DIRECTIVE
Go through the data below and gather each line containing "joints".

MATERIAL FOR THIS TASK
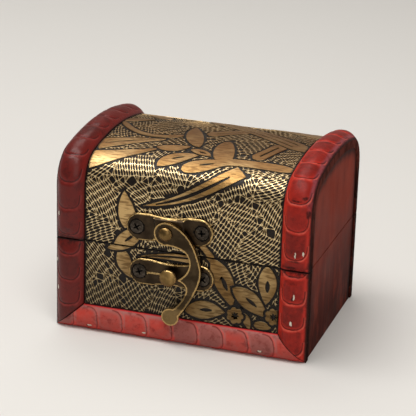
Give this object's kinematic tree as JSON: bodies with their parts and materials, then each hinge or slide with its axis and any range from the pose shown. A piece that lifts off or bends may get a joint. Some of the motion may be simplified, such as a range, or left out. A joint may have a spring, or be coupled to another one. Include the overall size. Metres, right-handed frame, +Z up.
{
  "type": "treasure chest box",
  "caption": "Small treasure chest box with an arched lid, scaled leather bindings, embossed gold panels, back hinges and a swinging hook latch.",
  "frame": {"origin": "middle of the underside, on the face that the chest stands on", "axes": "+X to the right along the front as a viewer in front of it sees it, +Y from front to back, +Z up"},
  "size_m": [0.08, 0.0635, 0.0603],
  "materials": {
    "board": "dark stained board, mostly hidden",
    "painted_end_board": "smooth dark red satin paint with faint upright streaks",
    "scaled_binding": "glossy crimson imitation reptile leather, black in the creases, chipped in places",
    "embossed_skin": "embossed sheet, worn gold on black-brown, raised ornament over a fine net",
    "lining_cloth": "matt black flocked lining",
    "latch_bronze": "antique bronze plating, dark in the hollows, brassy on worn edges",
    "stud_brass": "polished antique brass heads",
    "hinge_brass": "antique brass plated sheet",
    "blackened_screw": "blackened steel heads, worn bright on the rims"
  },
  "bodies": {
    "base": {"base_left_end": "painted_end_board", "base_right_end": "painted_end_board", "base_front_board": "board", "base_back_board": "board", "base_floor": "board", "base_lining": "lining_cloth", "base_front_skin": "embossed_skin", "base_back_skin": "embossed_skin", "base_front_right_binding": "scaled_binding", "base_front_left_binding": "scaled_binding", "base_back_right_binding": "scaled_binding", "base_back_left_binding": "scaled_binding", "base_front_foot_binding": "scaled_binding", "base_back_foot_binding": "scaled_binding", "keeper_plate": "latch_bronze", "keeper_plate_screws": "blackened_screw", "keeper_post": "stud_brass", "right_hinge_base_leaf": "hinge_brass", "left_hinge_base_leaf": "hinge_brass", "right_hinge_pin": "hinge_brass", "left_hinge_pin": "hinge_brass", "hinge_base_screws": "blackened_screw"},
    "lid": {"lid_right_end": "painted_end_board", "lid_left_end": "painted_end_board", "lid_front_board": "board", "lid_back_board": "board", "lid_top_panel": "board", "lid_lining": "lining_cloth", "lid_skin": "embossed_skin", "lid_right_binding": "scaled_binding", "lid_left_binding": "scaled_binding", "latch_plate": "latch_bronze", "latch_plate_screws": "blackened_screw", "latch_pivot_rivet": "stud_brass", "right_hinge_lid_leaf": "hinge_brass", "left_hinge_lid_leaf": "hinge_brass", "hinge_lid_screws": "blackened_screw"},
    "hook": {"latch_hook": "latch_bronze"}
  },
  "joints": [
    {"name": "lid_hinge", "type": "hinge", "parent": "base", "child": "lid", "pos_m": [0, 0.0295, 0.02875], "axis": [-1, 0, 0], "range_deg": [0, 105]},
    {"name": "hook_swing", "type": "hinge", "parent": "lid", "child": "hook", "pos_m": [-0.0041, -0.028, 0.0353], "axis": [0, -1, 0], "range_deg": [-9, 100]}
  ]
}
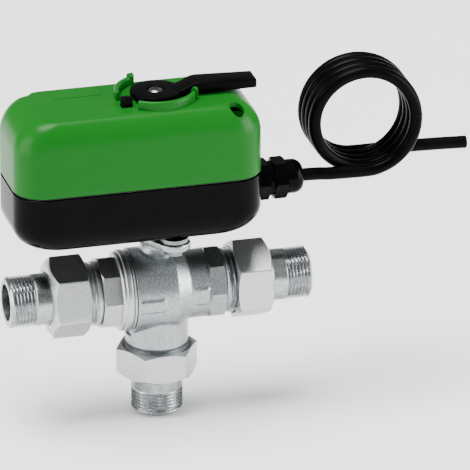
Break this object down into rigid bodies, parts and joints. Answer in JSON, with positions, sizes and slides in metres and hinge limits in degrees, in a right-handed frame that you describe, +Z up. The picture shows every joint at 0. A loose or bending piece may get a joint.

TASK RESULT
  "joints": [
Break this object down into rigid bodies, parts and joints. Answer in JSON, with positions, sizes and slides in metres and hinge limits in degrees, in a right-handed frame that you describe, +Z up. The picture shows every joint at 0. A loose or bending piece may get a joint.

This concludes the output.